- SET EXERCISE -
Write out exactly the lines from the line with "with the punt" through the line with "bpy.context.scene.collection.objects.link(empty)", including both, and nothing more.

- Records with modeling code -
+ + + + + + +

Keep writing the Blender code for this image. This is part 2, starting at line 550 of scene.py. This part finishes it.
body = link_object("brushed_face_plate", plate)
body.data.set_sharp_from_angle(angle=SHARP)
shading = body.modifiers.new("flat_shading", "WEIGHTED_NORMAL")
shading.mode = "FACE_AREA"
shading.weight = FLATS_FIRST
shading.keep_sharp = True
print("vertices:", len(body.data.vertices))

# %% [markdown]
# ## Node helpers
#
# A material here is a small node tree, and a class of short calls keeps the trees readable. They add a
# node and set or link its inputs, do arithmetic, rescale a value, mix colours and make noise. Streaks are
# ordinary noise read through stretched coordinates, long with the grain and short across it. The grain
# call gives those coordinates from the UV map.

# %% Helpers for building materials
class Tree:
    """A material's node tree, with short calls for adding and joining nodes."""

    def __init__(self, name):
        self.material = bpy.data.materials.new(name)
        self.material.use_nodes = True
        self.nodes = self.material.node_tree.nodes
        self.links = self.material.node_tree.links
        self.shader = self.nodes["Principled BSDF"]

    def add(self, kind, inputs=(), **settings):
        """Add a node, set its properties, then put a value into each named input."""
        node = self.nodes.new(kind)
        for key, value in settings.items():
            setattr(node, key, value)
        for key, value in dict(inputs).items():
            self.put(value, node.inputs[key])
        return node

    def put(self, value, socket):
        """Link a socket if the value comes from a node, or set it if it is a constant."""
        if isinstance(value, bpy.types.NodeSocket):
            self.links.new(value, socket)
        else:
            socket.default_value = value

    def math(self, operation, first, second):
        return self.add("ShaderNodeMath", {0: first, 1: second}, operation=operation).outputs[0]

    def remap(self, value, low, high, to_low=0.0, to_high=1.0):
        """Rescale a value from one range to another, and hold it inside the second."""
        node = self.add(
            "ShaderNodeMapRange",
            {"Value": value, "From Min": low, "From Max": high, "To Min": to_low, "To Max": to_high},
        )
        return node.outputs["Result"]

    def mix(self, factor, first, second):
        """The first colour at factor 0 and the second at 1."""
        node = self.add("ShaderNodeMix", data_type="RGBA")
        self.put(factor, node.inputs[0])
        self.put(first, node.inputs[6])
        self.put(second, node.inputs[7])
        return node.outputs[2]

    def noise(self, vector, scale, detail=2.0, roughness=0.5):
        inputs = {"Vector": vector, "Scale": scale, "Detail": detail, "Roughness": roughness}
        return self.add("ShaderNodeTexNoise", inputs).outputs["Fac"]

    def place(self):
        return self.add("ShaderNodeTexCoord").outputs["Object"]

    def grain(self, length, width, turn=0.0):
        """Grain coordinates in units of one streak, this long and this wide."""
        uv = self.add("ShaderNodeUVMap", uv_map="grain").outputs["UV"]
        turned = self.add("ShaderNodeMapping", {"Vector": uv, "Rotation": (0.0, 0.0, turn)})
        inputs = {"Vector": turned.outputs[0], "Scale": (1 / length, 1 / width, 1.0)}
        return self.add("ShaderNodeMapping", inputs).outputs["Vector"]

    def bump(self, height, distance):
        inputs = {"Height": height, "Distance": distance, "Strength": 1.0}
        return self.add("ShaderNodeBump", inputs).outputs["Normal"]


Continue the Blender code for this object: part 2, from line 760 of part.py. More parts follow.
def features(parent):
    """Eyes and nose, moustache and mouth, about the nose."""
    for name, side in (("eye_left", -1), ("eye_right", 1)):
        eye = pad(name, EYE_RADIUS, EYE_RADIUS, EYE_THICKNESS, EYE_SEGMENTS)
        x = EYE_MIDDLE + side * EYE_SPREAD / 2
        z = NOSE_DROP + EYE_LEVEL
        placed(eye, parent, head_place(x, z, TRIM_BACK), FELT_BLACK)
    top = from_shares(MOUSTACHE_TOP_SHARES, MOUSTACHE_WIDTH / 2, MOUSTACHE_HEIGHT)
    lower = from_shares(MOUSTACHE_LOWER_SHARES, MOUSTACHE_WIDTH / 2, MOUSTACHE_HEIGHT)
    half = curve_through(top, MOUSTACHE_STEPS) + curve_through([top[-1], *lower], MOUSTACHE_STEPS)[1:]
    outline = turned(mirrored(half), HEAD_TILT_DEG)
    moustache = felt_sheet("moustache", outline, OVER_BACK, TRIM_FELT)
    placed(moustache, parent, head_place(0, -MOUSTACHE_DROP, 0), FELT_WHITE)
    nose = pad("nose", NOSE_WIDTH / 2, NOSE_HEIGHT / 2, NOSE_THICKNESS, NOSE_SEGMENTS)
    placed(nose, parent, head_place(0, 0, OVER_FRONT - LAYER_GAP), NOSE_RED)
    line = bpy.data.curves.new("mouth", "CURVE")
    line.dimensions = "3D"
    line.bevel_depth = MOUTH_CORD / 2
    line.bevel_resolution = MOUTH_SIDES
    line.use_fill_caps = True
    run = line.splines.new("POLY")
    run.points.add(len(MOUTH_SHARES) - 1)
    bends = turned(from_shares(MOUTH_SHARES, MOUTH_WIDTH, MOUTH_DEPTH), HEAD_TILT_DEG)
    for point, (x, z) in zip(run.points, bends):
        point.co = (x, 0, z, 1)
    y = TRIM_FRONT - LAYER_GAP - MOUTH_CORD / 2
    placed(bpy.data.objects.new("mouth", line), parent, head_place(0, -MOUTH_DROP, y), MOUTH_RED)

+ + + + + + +

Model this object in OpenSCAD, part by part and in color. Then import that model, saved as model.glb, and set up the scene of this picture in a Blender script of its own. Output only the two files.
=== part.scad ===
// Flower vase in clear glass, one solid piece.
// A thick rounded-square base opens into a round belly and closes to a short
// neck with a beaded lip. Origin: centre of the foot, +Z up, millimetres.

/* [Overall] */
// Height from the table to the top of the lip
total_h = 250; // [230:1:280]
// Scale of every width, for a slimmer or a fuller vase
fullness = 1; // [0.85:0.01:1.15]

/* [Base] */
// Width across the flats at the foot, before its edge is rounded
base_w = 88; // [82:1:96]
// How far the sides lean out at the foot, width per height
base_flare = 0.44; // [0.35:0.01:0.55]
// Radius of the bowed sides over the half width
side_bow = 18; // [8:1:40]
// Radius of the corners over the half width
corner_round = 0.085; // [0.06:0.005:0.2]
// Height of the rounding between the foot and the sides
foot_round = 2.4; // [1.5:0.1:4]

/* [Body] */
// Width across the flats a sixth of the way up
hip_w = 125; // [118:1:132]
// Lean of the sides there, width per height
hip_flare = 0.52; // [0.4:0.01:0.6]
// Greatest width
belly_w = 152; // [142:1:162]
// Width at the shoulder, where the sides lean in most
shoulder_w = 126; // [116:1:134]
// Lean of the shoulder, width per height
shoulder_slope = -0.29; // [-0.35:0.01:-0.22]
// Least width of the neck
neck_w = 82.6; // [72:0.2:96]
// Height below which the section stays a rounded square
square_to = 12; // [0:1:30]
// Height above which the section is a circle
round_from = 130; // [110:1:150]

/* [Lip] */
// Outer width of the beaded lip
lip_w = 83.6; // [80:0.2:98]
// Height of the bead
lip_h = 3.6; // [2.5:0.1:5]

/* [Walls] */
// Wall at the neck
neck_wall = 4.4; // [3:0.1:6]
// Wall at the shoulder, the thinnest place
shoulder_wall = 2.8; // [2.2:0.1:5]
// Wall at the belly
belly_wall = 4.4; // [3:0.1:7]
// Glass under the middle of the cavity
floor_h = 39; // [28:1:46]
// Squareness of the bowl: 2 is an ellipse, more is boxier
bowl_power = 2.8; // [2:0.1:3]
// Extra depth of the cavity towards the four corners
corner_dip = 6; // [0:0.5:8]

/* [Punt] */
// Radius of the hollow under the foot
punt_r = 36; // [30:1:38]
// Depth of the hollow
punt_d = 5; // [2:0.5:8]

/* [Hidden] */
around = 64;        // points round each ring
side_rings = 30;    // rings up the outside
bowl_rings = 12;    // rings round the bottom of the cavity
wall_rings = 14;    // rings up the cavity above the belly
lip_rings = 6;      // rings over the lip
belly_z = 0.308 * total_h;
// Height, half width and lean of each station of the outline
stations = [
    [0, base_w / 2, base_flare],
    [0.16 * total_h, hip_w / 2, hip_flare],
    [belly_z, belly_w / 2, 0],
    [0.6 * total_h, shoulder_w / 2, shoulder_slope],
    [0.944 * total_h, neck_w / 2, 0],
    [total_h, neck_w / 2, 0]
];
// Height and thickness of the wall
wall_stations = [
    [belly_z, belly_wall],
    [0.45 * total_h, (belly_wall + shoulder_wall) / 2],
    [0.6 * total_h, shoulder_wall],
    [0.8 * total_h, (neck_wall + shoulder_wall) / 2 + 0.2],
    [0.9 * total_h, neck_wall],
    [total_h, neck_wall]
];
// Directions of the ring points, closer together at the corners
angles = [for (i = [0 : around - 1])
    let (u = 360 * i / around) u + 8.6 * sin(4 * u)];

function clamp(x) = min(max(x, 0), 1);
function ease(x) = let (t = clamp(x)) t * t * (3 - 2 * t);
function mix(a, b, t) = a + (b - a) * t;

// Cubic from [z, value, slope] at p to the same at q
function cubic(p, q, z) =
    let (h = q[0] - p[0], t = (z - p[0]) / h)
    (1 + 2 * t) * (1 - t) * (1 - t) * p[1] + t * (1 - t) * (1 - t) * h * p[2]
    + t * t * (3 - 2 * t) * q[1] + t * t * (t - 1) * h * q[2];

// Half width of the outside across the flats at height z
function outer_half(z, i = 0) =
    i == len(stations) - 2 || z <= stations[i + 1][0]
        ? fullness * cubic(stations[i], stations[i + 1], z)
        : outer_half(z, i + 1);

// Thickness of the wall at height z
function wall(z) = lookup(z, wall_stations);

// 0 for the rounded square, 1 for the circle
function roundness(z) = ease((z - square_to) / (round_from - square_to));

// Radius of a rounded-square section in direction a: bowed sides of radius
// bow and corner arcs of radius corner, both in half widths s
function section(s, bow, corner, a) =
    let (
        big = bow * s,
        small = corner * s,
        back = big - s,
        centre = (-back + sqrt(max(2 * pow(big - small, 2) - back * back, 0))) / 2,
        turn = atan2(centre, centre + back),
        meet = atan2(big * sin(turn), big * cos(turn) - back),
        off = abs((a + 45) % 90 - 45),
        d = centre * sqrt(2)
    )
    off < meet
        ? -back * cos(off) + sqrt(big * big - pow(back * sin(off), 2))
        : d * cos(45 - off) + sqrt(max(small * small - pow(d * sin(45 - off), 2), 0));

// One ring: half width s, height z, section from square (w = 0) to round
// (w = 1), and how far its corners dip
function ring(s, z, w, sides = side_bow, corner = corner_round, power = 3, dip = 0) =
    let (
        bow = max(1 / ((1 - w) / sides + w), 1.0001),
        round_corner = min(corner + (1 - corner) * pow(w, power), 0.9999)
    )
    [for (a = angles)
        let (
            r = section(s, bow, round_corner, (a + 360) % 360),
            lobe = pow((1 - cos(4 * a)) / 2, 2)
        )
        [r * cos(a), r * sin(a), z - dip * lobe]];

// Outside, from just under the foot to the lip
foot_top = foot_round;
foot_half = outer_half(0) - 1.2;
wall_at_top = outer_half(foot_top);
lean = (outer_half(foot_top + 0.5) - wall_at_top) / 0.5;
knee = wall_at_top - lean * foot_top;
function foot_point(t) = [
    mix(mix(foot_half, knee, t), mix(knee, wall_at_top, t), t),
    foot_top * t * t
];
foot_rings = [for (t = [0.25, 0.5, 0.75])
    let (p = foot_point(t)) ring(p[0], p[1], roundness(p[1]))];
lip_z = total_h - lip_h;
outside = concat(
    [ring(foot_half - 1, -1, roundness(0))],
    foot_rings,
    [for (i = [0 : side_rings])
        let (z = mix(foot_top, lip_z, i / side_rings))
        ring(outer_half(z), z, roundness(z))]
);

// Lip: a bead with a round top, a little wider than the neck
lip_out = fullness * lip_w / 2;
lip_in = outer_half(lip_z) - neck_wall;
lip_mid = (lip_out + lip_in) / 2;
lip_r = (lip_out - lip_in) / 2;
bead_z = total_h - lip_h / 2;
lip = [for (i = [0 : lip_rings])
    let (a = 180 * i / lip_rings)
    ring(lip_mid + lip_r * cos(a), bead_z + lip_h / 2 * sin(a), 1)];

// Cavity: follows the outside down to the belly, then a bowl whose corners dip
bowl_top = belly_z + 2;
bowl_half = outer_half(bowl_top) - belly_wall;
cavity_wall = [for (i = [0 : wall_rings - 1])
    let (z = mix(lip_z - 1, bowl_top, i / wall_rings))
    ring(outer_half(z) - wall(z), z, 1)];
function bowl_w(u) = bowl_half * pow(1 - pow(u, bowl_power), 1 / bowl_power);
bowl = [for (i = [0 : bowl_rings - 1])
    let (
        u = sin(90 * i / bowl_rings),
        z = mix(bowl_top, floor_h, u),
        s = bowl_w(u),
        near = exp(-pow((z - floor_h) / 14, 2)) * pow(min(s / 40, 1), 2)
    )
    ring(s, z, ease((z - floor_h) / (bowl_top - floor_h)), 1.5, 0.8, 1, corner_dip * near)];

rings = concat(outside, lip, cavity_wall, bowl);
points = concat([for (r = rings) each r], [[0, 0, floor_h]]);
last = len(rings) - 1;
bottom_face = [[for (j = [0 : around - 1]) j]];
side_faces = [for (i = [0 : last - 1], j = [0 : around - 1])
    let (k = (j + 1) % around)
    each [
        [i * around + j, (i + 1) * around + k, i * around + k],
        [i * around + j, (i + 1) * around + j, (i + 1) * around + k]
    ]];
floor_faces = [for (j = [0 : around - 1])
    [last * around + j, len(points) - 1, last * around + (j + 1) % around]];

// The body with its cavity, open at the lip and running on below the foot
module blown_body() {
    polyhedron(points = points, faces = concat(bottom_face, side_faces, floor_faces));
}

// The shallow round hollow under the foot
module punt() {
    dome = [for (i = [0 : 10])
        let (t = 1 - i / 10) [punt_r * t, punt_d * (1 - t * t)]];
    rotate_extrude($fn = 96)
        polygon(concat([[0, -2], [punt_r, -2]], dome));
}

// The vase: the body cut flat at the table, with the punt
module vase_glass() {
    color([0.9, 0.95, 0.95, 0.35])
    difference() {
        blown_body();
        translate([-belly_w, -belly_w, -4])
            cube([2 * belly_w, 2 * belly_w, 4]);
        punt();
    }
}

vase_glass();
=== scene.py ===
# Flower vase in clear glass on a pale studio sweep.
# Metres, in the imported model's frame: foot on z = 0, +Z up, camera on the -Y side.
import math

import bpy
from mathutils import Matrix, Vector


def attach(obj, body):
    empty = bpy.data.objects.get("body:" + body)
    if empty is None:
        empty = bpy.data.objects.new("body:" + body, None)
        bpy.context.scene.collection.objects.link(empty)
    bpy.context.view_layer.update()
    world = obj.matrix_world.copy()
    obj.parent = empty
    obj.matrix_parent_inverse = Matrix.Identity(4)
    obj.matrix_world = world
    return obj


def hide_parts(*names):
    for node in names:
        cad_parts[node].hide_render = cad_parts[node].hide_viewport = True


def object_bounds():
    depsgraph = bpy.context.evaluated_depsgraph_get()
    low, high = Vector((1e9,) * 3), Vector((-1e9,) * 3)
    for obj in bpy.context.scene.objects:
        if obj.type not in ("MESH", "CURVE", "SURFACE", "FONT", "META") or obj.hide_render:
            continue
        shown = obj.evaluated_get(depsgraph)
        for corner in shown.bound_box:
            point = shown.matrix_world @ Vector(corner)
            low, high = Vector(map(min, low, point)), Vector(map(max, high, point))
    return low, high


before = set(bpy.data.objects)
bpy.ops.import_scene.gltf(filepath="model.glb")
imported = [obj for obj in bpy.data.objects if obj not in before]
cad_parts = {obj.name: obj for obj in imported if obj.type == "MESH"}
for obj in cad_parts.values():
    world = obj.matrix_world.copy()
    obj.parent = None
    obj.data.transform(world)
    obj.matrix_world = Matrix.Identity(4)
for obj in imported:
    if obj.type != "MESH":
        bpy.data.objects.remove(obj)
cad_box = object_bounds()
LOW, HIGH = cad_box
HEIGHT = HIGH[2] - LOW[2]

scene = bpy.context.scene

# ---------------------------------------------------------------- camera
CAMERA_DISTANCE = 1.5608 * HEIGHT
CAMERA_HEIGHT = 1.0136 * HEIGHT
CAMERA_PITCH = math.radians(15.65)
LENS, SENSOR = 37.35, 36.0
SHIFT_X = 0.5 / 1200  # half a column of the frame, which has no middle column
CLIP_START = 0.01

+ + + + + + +

- FINAL ANSWER -
// The vase: the body cut flat at the table, with the punt
module vase_glass() {
    color([0.9, 0.95, 0.95, 0.35])
    difference() {
        blown_body();
        translate([-belly_w, -belly_w, -4])
            cube([2 * belly_w, 2 * belly_w, 4]);
        punt();
    }
}

vase_glass();
=== scene.py ===
# Flower vase in clear glass on a pale studio sweep.
# Metres, in the imported model's frame: foot on z = 0, +Z up, camera on the -Y side.
import math

import bpy
from mathutils import Matrix, Vector


def attach(obj, body):
    empty = bpy.data.objects.get("body:" + body)
    if empty is None:
        empty = bpy.data.objects.new("body:" + body, None)
        bpy.context.scene.collection.objects.link(empty)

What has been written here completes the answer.